SaaS / Cloud BI Tools will steal significant
revenue from on-premise vendors but also fight for limited oxygen amongst
themselves.
This already a
trend. Well, maybe not if you use the word "significant." It is not clear to me
that large enterprises are about to adopt SaaS / Cloud BI. Customers of
Salesforce.com are way ahead in this regard, but only for applications derived
of Salesforce.com data which is already in the cloud, so to speak. It's also
not clear how the SMB's, whatever they are, are going to adopt this. Sure, cost
is a major issue, but so is staff, attention, priorities, etc.
Open
Source offerings will continue to make in-roads against on-premise offerings.
That's like saying
I'll cut some calories from my diet or I'll work more diligently at blogging.

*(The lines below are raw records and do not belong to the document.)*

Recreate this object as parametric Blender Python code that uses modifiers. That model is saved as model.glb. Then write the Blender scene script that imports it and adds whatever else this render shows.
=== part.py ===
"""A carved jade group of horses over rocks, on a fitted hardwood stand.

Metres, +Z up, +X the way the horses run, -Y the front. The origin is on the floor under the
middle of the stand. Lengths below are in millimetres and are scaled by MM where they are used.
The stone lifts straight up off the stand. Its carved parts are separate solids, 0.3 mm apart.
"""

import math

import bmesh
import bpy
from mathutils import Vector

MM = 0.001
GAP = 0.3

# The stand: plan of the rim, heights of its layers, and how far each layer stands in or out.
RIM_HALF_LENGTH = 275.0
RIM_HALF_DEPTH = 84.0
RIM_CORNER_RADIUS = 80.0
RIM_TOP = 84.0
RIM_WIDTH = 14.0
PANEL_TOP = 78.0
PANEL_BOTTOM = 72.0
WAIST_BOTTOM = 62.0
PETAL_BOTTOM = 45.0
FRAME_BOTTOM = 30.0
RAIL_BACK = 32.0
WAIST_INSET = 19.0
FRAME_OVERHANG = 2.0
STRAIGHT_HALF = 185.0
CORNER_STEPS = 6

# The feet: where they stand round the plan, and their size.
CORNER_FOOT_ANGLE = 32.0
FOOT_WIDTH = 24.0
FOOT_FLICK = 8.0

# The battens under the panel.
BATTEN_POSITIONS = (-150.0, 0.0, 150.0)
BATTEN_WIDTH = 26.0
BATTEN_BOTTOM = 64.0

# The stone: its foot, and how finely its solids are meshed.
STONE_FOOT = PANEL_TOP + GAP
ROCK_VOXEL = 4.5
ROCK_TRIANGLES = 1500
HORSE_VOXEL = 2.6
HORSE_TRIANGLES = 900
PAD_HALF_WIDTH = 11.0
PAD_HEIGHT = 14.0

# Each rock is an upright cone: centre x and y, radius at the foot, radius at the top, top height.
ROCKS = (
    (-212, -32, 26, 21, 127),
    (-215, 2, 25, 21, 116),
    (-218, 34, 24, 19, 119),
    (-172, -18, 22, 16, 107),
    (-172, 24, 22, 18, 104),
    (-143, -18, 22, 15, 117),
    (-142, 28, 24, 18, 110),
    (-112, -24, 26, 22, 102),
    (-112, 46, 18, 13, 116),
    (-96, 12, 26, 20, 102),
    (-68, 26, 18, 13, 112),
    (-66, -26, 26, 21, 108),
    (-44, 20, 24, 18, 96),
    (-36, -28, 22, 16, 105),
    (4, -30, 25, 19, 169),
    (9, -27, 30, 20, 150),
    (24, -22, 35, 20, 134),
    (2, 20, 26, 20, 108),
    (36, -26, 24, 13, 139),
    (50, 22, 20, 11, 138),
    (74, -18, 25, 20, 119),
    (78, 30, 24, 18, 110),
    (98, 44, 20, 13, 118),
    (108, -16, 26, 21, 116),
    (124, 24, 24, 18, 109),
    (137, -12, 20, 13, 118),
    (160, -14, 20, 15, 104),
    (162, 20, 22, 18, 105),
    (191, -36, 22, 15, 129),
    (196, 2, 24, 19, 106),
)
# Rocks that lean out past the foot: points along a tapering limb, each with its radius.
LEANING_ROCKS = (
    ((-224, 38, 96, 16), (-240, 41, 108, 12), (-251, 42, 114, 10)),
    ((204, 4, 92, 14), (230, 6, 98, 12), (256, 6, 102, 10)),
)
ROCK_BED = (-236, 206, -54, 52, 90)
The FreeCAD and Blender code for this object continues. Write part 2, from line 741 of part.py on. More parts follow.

How many? How much? You can't deny the claim, the question is, how significant
is it?
So, with these
small exceptions, I am agreement about these 10 points.
Posted December 1, 2009 3:05 PM
Permalink | 2 Comments |




Neil, you have the same skepticism of an application for "Strategy Driven Execution" that I do. I believe that such apps will exist, but whether or not they will penetrate to any deep extent into the operational reality of Enterprise is a whole different matter.
My 2 cents,
Miko
I too get nervous about "holy grail" pronouncements, in this case applied to predictive analytics. I'm a strong believer that CEP will add another piece to the BI puzzle. Predictive analytics won't replace reflective (as in, reflecting on the past and present) analytics, it will simply add another tool to the arsenal.
The commoditization of CEP is likely to not just to make this just another face of analytics, but to make it one that becomes accessible to an audience far beyond the confines of first-generation, highly customized CEP. In fact, we could have said the same thing about BI just over a decade ago.